Number five – pay attention to the set of the sails. No sailor can make the wind blow or choose its direction, but a good sailor will set the sails to catch the wind when it does blow. None of us can choose the time or manner in which God speaks to us, but we can prepare ourselves to be in the best position to hear God’s voice when it speaks. Practice the disciplines of corporate worship, a personal devotional life, acts of kindness to others, and doing justice in the public arena. If you want to hear God, pay attention to the set of your sails. 

Number four – ask. “Ask, and it will be given you,” Jesus said; “search, and you will find; knock, and the door will be opened for you” (Matt. 7:7-8). Remember the parable of the widow who kept knocking at the judge’s door demanding justice until the judge finally relented and gave her what she asked for (Luke 18:1-8).
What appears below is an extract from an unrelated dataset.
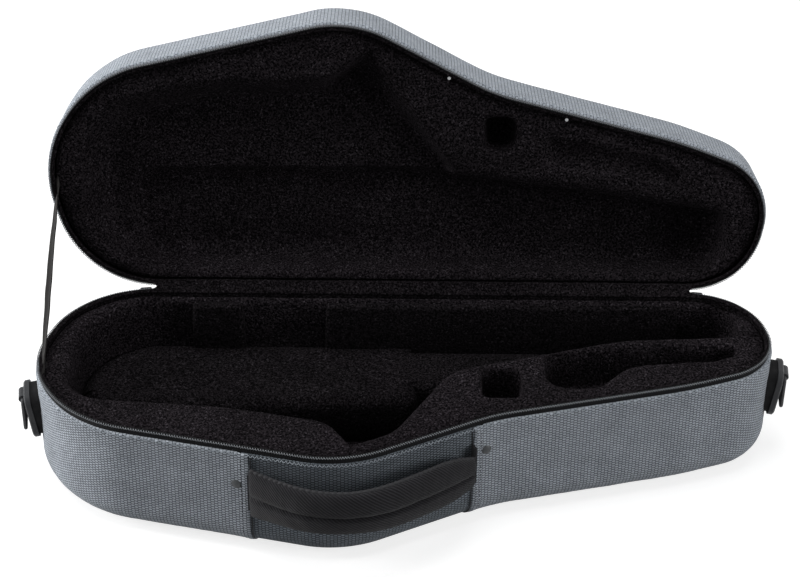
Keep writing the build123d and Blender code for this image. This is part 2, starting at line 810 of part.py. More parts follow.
cavity = hollow(scaled(base_cavity_shares), BASE, base_floor_depth, wall_draft_angle)
mouthpiece_pocket = hollow(scaled(mouthpiece_pocket_shares), BASE,
                           base_floor_depth * mouthpiece_depth_share, wall_draft_angle)
neck_pocket = hollow(scaled(neck_pocket_shares), BASE, base_floor_depth * neck_depth_share, wall_draft_angle)
base_foam = foam(BASE, land_drop) - cavity - mouthpiece_pocket - neck_pocket - stay_slot(BASE)
base_foam = base_foam - [washer_relief(place) for place in all_rivet_places]
neck_span = block(base_split_x_share * half_length, outside, -case_width,
                  hinge_y - base_split_d_share * case_width,
                  height_at(BASE, base_floor_depth), base_height)
base_neck_block = base_foam & neck_span
base_insert = base_foam - neck_span

back_pads = [prism(scaled(shares), BASE, 0.0, land_drop, base_floor_depth) & cavity
             for shares in (end_pad_shares, back_pad_shares)]
bow_pad = (pad(bow_pad_shares, bow_pad_height_share, bow_edge_radius) & cavity) - back_pads
body_pad = pad(body_pad_shares, body_pad_height_share, pad_edge_radius)

# Lid, built closed and then turned to where it stands open.
lid_skin = shell_between(LID, 0.0, panel_thickness, rim_gap) - zip_room(LID)
piping_middle = lid_edge_radius * (1 - cos(radians(45)))
piping_outer = piping_middle - piping_width / 2
piping_inner = piping_middle + piping_width / 2
piping_low = (lid_depth - lid_edge_radius + sewn_gap
              + sqrt((lid_edge_radius - shell_inset) ** 2 - (lid_edge_radius - piping_inner) ** 2))
piping_high = lid_depth - piping_middle + piping_proud
lid_seam = band(LID, piping_outer - sewn_gap, piping_inner + sewn_gap,
                lid_depth - lid_edge_radius, lid_depth + cut_over)
lid_pieces = (lid_skin - lid_seam).solids().sort_by(Axis.Z)
lid_piping = band(LID, piping_outer, piping_inner, piping_low, piping_high)

lid_shell = bare_shell(LID) - [tack_hole(stay_seat(LID) * Pos(0, 0, rise)) for rise in tack_rises]


def basin(mouth_shares, floor_shares, half, depth):
    """Pocket whose floor has its own outline, so its sides slope by different amounts."""
    mouth = outline(scaled(mouth_shares), height_at(half, 0.0), 0.0, True)
    floor = outline(scaled(floor_shares), height_at(half, depth), 0.0, True)
    return Solid.make_loft([floor, mouth] if half == BASE else [mouth, floor], ruled=True)


bell_basin = basin(lid_bell_shares, lid_bell_floor_shares, LID, lid_floor_depth * lid_bell_depth_share)
body_basin = hollow(scaled(lid_body_shares), LID, lid_floor_depth * lid_body_depth_share, wall_draft_angle)
lid_pit = hollow(scaled(lid_pit_shares), LID, lid_floor_depth * lid_pit_depth_share, wall_draft_angle)
crook_depth = lid_floor_depth * lid_crook_depth_share
crook_basin = hollow(scaled(lid_crook_shares), LID, crook_depth, soft_draft_angle)
lid_foam = prism(case_corners, LID, foam_inset[LID], land_drop, lid_back_depth)
lid_foam = lid_foam - bell_basin - body_basin - lid_pit - crook_basin - stay_slot(LID)
lining_tack_places = []
for share in lining_tack_shares:
    tack_point, tack_normal = front_wall(share * half_length, foam_inset[LID] + welt_width)
    lining_tack_places.append(Pos(tack_point.X, tack_point.Y, height_at(LID, land_drop)))
lining_tacks = [place * (Pos(0, 0, -tack_height / 2 - sewn_gap / 2) * Cylinder(tack_radius, tack_height)
                         + Pos(0, 0, (tack_shank_length - tack_height) / 2) * Cylinder(
                             tack_shank_radius, tack_shank_length)) for place in lining_tack_places]
tack_bore = Cylinder(tack_shank_radius + sewn_gap / 2, tack_shank_length)
tack_holes = [place * Pos(0, 0, tack_shank_length / 2) * tack_bore for place in lining_tack_places]
lid_foam = lid_foam - tack_holes
split_points = [(x * half_length, hinge_y - d * case_width) for x, d in lid_split_shares]
split_face = Face(Wire(Polyline(*split_points, close=True).edges()))
lid_span = Pos(0, 0, base_height) * Solid.extrude(
    split_face, Vector(0, 0, lid_floor_depth * lid_body_depth_share))
lid_neck_block = lid_foam & lid_span
lid_insert = lid_foam - lid_span
lid_insert_frame = foam(LID, lid_back_depth + sewn_gap) - prism(
    case_corners, LID, foam_inset[LID] + lid_frame_width, lid_back_depth - cut_over, lid_depth + cut_over)

parts = {
    "base_bottom_cover": base_underside,
    "base_cover_left_panel": base_left,
    "base_cover_right_panel": base_right,
    "base_handle_panel": handle_panel,
    "base_shell": base_shell,
    "base_zip_tape": zip_tape(BASE),
    "base_zip_coil": zip_coil(BASE),
    "base_rim_welt": rim_welt(BASE),
    "base_insert": base_insert,
    "base_neck_block": base_neck_block,
    "bow_pad": bow_pad,
    "body_pad": body_pad,
    "base_back_pad_left": back_pads[0],
    "base_back_pad_right": back_pads[1],
    "base_hinge_leaf": hinge_leaf(BASE),
    "handle_grip": handle_grip,
    "handle_strap_left": strap_end_left - [rivet_hole(place, insert_inset) for place in rivet_seats],
    "handle_strap_right": strap_end_right - [rivet_hole(place, insert_inset) for place in rivet_seats],
    "handle_rivets": Compound(children=[rivet(place, rivet_head_radius, rivet_head_height, -sewn_gap)
                                        for place in rivet_seats]),
    "handle_rivet_washers": Compound(children=[washer(place) for place in rivet_seats]),
    "stay_strap": stay_strap,
    "base_stay_tab": stay_tab(BASE),
    "base_stay_tacks": Compound(children=stay_tacks(BASE)),
    "lid_cover_side": to_open(lid_pieces[0]),
    "lid_cover_top": to_open(lid_pieces[-1]),
    "lid_piping": to_open(lid_piping),
    "lid_shell": to_open(lid_shell),
    "lid_zip_tape": to_open(zip_tape(LID)),
    "lid_zip_coil": to_open(zip_coil(LID)),
    "lid_rim_welt": to_open(rim_welt(LID)),
    "lid_insert": to_open(lid_insert),
    "lid_neck_block": to_open(lid_neck_block),
    "lid_insert_frame": to_open(lid_insert_frame),
    "lid_lining_tacks": to_open(Compound(children=lining_tacks)),
    "lid_hinge_leaf": to_open(hinge_leaf(LID)),
    "lid_stay_tab": to_open(stay_tab(LID)),
    "lid_stay_tacks": to_open(Compound(children=stay_tacks(LID))),
}
for name, seat in plate_seats.items():
    holes = [rivet_hole(place, insert_inset) for place in plate_rivet_places(seat)]
    spots = [spot_face(place, rise) for place, rise in zip(plate_rivet_places(seat), plate_rivet_rises)]
    parts["strap_plate_" + name] = strap_plate(seat) - holes - spots
    parts["strap_pad_" + name] = strap_pad(seat) - holes
    parts["strap_ring_" + name] = strap_ring(seat)
    parts["strap_rivets_" + name] = Compound(children=[
        rivet(place, rivet_head_radius, rivet_head_height, -plate_face(rise) - sewn_gap)
        for place, rise in zip(plate_rivet_places(seat), plate_rivet_rises)])
    parts["strap_washers_" + name] = Compound(children=[washer(place) for place in plate_rivet_places(seat)])
for name, seat in slider_seats.items():
    parts["zip_slider_" + name] = zip_slider(seat)
    parts["zip_pull_" + name] = zip_pull(seat)

for name, shape in parts.items():
    export_step(shape, "parts/" + name + ".step")
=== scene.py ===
from math import cos, pi, radians, sin, tan

import bpy
import numpy as np
from mathutils import Matrix, Vector


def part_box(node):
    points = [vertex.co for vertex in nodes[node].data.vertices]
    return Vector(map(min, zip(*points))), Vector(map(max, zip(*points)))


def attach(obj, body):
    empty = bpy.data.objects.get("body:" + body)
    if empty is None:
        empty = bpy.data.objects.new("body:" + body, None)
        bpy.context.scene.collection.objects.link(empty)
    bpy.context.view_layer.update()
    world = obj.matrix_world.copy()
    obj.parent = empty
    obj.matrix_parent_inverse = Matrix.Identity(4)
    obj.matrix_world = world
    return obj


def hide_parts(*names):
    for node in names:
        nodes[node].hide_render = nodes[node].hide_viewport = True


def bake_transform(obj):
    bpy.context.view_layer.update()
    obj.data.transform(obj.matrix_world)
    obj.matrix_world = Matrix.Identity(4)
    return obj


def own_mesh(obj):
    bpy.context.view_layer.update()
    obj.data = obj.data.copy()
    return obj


# A shaped zip case for an alto saxophone, standing open on its base. X runs along the
# hinge, -Y points to the handle, +Z is up and the origin is the centre of the base's
# underside. Lengths are in metres.
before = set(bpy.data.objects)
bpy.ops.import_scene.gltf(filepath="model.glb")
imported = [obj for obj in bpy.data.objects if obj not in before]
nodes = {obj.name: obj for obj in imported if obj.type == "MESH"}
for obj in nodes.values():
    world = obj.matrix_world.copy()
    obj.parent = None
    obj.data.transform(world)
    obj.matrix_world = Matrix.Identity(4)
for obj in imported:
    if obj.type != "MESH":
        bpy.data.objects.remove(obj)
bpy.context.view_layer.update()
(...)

If you want to hear God, ask and keep asking, knocking on God’s door till your knuckles bleed, if that’s what it takes.

Number three – make the best use you can of scripture, tradition, reason, and experience. Scripture: the primary source and standard for Christian teaching. Tradition: the experience and witness of the church through the ages and in many nations and cultures. Reason: the faculties of rational thinking and intellect you bring to the discernment of truth. Experience: your understanding and application of faith in light of your own life. If you want to hear God, make the best use you can of scripture, tradition, reason, and experience.

Number two – test and confirm what you hear in community with others. Asking to hear God’s address to you and seeking it in community with others provides at least these six benefits: it follows the example of Jesus; it guides us in growth of wisdom; it creates meaningful, supportive personal connections with others; it provides us with necessary encouragement in all of life’s blessings and challenges; it keeps us accountable to our commitment to grow in abundant life; and it transforms our families, workplaces, and communities. If you want to hear God, test and confirm what you hear in community with others.

And the number one way to hear God is to listen with your heart. Time and time again Jesus said about his teaching, “Let anyone with ears listen!” (e.g., Matt. 11:15). He was not talking about those appendages on the sides of your head. When St. Benedict established his rule for living in community, he rephrased what Jesus said, “Listen carefully, my child, to my instructions, and attend to them with the ear of your heart.”

According to the Orthodox tradition, the principal thing about listening to God “is to stand with the mind in the heart before God, and to go on standing before Him unceasingly day and night, until the end of life” (Igumen Chariton of Valamo, The Art of Prayer). In other words, live life consciously and with full attention, otherwise you may not be living at all. The curriculum we study is our lives, and the wisdom we seek is already written on our hearts (cf. Jer. 31:31-34).